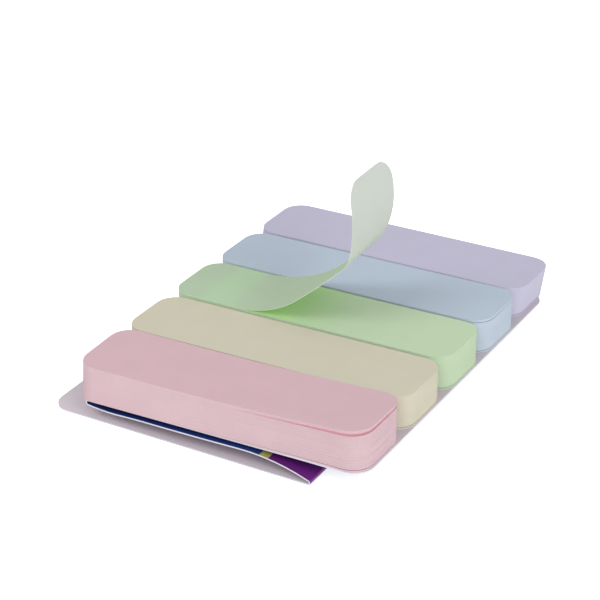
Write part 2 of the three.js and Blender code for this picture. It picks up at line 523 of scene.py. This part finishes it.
def corner_inset(place, length, corner):
    """How far a strip's edge lies in from its full width, where its corners are rounded."""
    reach = corner - min(place, length - place)
    if reach <= 0:
        return 0.0
    return corner - math.sqrt(max(0.0, corner * corner - reach * reach))


def corner_places(length, corner, sides):
    """Distances along a strip at which its rounded corners have a cross-section."""
    reaches = [corner * (1 - math.cos(math.pi / 2 * side / sides)) for side in range(sides + 1)]
    return reaches + [length - reach for reach in reversed(reaches)]


def along_arcs(start, arcs, distance):
    """The place and heading at a distance along a path of arcs in the XZ plane."""
    x, z, heading = start
    left = distance
    for arc in arcs:
        run = min(left, arc.length)
        swing = math.radians(arc.turn) * run / arc.length
        chord = run if swing == 0 else run * math.sin(swing / 2) / (swing / 2)
        x += chord * math.cos(heading + swing / 2)
        z += chord * math.sin(heading + swing / 2)
        heading += swing
        left -= run
        if left <= 0:
            break
    return x, z, heading


def strip_mesh(name, places, point, columns, thickness, materials=()):
    """A closed sheet of even thickness. point gives the middle of the sheet and its heading, for
    a place along it and a share across it. The material slots are the lower side, the upper side
    and the cut edges."""
    grid = bmesh.new()
    run_layer = grid.verts.layers.float.new("run")
    sections = []
    for place in places:
        section = []
        for column in range(columns + 1):
            x, y, z, heading = point(place, column / columns)
            pair = []
            for level in (-0.5, 0.5):
                off = level * thickness
                vert = grid.verts.new((x - off * math.sin(heading), y, z + off * math.cos(heading)))
                vert[run_layer] = place
                pair.append(vert)
            section.append(pair)
        sections.append(section)

    def face(slot, *verts):
        grid.faces.new(verts).material_index = slot

    for near, far in zip(sections, sections[1:]):
        for c in range(columns):
            face(0, near[c][0], near[c + 1][0], far[c + 1][0], far[c][0])
            face(1, near[c][1], far[c][1], far[c + 1][1], near[c + 1][1])
        face(2, near[0][0], far[0][0], far[0][1], near[0][1])
        face(2, near[-1][0], near[-1][1], far[-1][1], far[-1][0])
    first, last = sections[0], sections[-1]
    for c in range(columns):
        face(2, first[c][0], first[c][1], first[c + 1][1], first[c + 1][0])
        face(2, last[c][0], last[c + 1][0], last[c + 1][1], last[c][1])
    mesh = bpy.data.meshes.new(name)
    grid.to_mesh(mesh)
    grid.free()
    for material in materials:
        mesh.materials.append(material)
    smooth_between_edges(mesh)
    return mesh


def smooth_between_edges(mesh, angle=35):
    mesh.shade_smooth()
    mesh.set_sharp_from_angle(angle=math.radians(angle))


def add_piece(name, mesh):
    piece = bpy.data.objects.new(name, mesh)
    bpy.context.scene.collection.objects.link(piece)
    return piece


def single_sheet_mesh():
    """One tab of a pad, from its stuck end at the origin, with its cut edges marked."""
    sizes = tab_sizes()
    between = [TAB_LENGTH * share for share in (0.3, 0.55, 0.78)]
    places = sorted(corner_places(TAB_LENGTH, sizes.corner, sides=5) + between)
    thickness = (PAD_TOP - PAD_FOOT) / sizes.sheets * SHEET_FILL

    def point(place, across):
        reach = TAB_WIDTH / 2 - corner_inset(place, TAB_LENGTH, sizes.corner)
        return place, (2 * across - 1) * reach, thickness / 2, 0.0

    mesh = strip_mesh("single_sheet", places, point, columns=1, thickness=thickness)
    marks = mesh.attributes.new("cut", "BOOLEAN", "FACE")
    for polygon, mark in zip(mesh.polygons, marks.data):
        mark.value = polygon.material_index == 2
    return mesh


# A stack with fewer faces for each of its sheets has gone wrong
LEAST_FACES = 50

# What the stack's nodes take in: name, kind and default
STACK_INPUTS = (
    ("Sheet", "NodeSocketGeometry", None),
    ("Sheets", "NodeSocketInt", 100),
    ("Pitch", "NodeSocketFloat", 0.085 * MM),
    ("Lowest share", "NodeSocketFloat", 0.0),
    ("Whole height", "NodeSocketFloat", 8.5 * MM),
    ("Stray", "NodeSocketFloat", 0.007 * MM),
    ("Drift", "NodeSocketFloat", 0.035 * MM),
    ("Twist", "NodeSocketFloat", math.radians(0.02)),
    ("Lean", "NodeSocketFloat", 0.0),
    ("Tab length", "NodeSocketFloat", 76 * MM),
    ("Tab width", "NodeSocketFloat", 20 * MM),
    ("Stuck length", "NodeSocketFloat", 16 * MM),
    ("Peel line", "NodeSocketFloat", 34 * MM),
    ("Free rise", "NodeSocketFloat", 0.0),
    ("Foot gap", "NodeSocketFloat", 0.0),
    ("Foot spread", "NodeSocketFloat", 0.0),
    ("Swing", "NodeSocketFloat", 0.0),
    ("Sag", "NodeSocketFloat", 0.0),
    ("Tilt", "NodeSocketFloat", 0.0),
    ("Front lift", "NodeSocketFloat", 0.0),
    ("Back lift", "NodeSocketFloat", 0.0),
    ("Whole lift", "NodeSocketFloat", 0.0),
    ("Recessed", "NodeSocketInt", 0),
    ("Recess", "NodeSocketFloat", 0.0),
    ("Place", "NodeSocketVector", (0.0, 0.0, 0.0)),
    ("Seed", "NodeSocketInt", 1),
    ("Paper", "NodeSocketMaterial", None),
    ("Cut edge", "NodeSocketMaterial", None),
)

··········

#### [TASK DIRECTIONS]
Copy down the material exactly as written.

#### [EXERCISE RESPONSE]
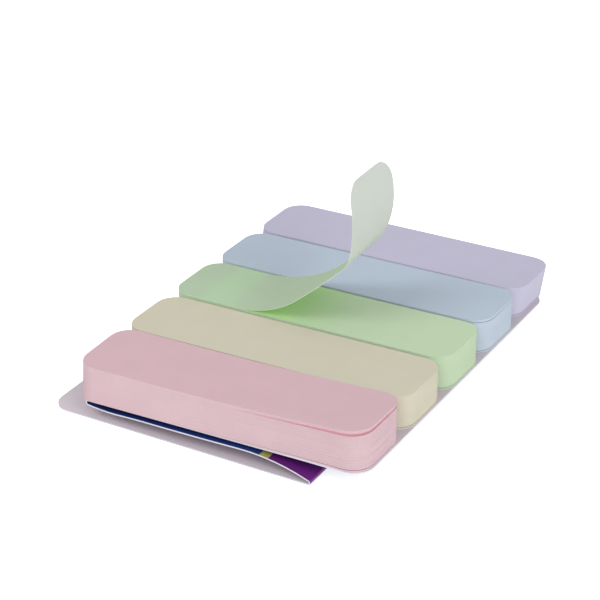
Write part 2 of the three.js and Blender code for this picture. It picks up at line 523 of scene.py. This part finishes it.
def corner_inset(place, length, corner):
    """How far a strip's edge lies in from its full width, where its corners are rounded."""
    reach = corner - min(place, length - place)
    if reach <= 0:
        return 0.0
    return corner - math.sqrt(max(0.0, corner * corner - reach * reach))


def corner_places(length, corner, sides):
    """Distances along a strip at which its rounded corners have a cross-section."""
    reaches = [corner * (1 - math.cos(math.pi / 2 * side / sides)) for side in range(sides + 1)]
    return reaches + [length - reach for reach in reversed(reaches)]


def along_arcs(start, arcs, distance):
    """The place and heading at a distance along a path of arcs in the XZ plane."""
    x, z, heading = start
    left = distance
    for arc in arcs:
        run = min(left, arc.length)
        swing = math.radians(arc.turn) * run / arc.length
        chord = run if swing == 0 else run * math.sin(swing / 2) / (swing / 2)
        x += chord * math.cos(heading + swing / 2)
        z += chord * math.sin(heading + swing / 2)
        heading += swing
        left -= run
        if left <= 0:
            break
    return x, z, heading


def strip_mesh(name, places, point, columns, thickness, materials=()):
    """A closed sheet of even thickness. point gives the middle of the sheet and its heading, for
    a place along it and a share across it. The material slots are the lower side, the upper side
    and the cut edges."""
    grid = bmesh.new()
    run_layer = grid.verts.layers.float.new("run")
    sections = []
    for place in places:
        section = []
        for column in range(columns + 1):
            x, y, z, heading = point(place, column / columns)
            pair = []
            for level in (-0.5, 0.5):
                off = level * thickness
                vert = grid.verts.new((x - off * math.sin(heading), y, z + off * math.cos(heading)))
                vert[run_layer] = place
                pair.append(vert)
            section.append(pair)
        sections.append(section)

    def face(slot, *verts):
        grid.faces.new(verts).material_index = slot

    for near, far in zip(sections, sections[1:]):
        for c in range(columns):
            face(0, near[c][0], near[c + 1][0], far[c + 1][0], far[c][0])
            face(1, near[c][1], far[c][1], far[c + 1][1], near[c + 1][1])
        face(2, near[0][0], far[0][0], far[0][1], near[0][1])
        face(2, near[-1][0], near[-1][1], far[-1][1], far[-1][0])
    first, last = sections[0], sections[-1]
    for c in range(columns):
        face(2, first[c][0], first[c][1], first[c + 1][1], first[c + 1][0])
        face(2, last[c][0], last[c + 1][0], last[c + 1][1], last[c][1])
    mesh = bpy.data.meshes.new(name)
    grid.to_mesh(mesh)
    grid.free()
    for material in materials:
        mesh.materials.append(material)
    smooth_between_edges(mesh)
    return mesh


def smooth_between_edges(mesh, angle=35):
    mesh.shade_smooth()
    mesh.set_sharp_from_angle(angle=math.radians(angle))


def add_piece(name, mesh):
    piece = bpy.data.objects.new(name, mesh)
    bpy.context.scene.collection.objects.link(piece)
    return piece


def single_sheet_mesh():
    """One tab of a pad, from its stuck end at the origin, with its cut edges marked."""
    sizes = tab_sizes()
    between = [TAB_LENGTH * share for share in (0.3, 0.55, 0.78)]
    places = sorted(corner_places(TAB_LENGTH, sizes.corner, sides=5) + between)
    thickness = (PAD_TOP - PAD_FOOT) / sizes.sheets * SHEET_FILL

    def point(place, across):
        reach = TAB_WIDTH / 2 - corner_inset(place, TAB_LENGTH, sizes.corner)
        return place, (2 * across - 1) * reach, thickness / 2, 0.0

    mesh = strip_mesh("single_sheet", places, point, columns=1, thickness=thickness)
    marks = mesh.attributes.new("cut", "BOOLEAN", "FACE")
    for polygon, mark in zip(mesh.polygons, marks.data):
        mark.value = polygon.material_index == 2
    return mesh


# A stack with fewer faces for each of its sheets has gone wrong
LEAST_FACES = 50

# What the stack's nodes take in: name, kind and default
STACK_INPUTS = (
    ("Sheet", "NodeSocketGeometry", None),
    ("Sheets", "NodeSocketInt", 100),
    ("Pitch", "NodeSocketFloat", 0.085 * MM),
    ("Lowest share", "NodeSocketFloat", 0.0),
    ("Whole height", "NodeSocketFloat", 8.5 * MM),
    ("Stray", "NodeSocketFloat", 0.007 * MM),
    ("Drift", "NodeSocketFloat", 0.035 * MM),
    ("Twist", "NodeSocketFloat", math.radians(0.02)),
    ("Lean", "NodeSocketFloat", 0.0),
    ("Tab length", "NodeSocketFloat", 76 * MM),
    ("Tab width", "NodeSocketFloat", 20 * MM),
    ("Stuck length", "NodeSocketFloat", 16 * MM),
    ("Peel line", "NodeSocketFloat", 34 * MM),
    ("Free rise", "NodeSocketFloat", 0.0),
    ("Foot gap", "NodeSocketFloat", 0.0),
    ("Foot spread", "NodeSocketFloat", 0.0),
    ("Swing", "NodeSocketFloat", 0.0),
    ("Sag", "NodeSocketFloat", 0.0),
    ("Tilt", "NodeSocketFloat", 0.0),
    ("Front lift", "NodeSocketFloat", 0.0),
    ("Back lift", "NodeSocketFloat", 0.0),
    ("Whole lift", "NodeSocketFloat", 0.0),
    ("Recessed", "NodeSocketInt", 0),
    ("Recess", "NodeSocketFloat", 0.0),
    ("Place", "NodeSocketVector", (0.0, 0.0, 0.0)),
    ("Seed", "NodeSocketInt", 1),
    ("Paper", "NodeSocketMaterial", None),
    ("Cut edge", "NodeSocketMaterial", None),
)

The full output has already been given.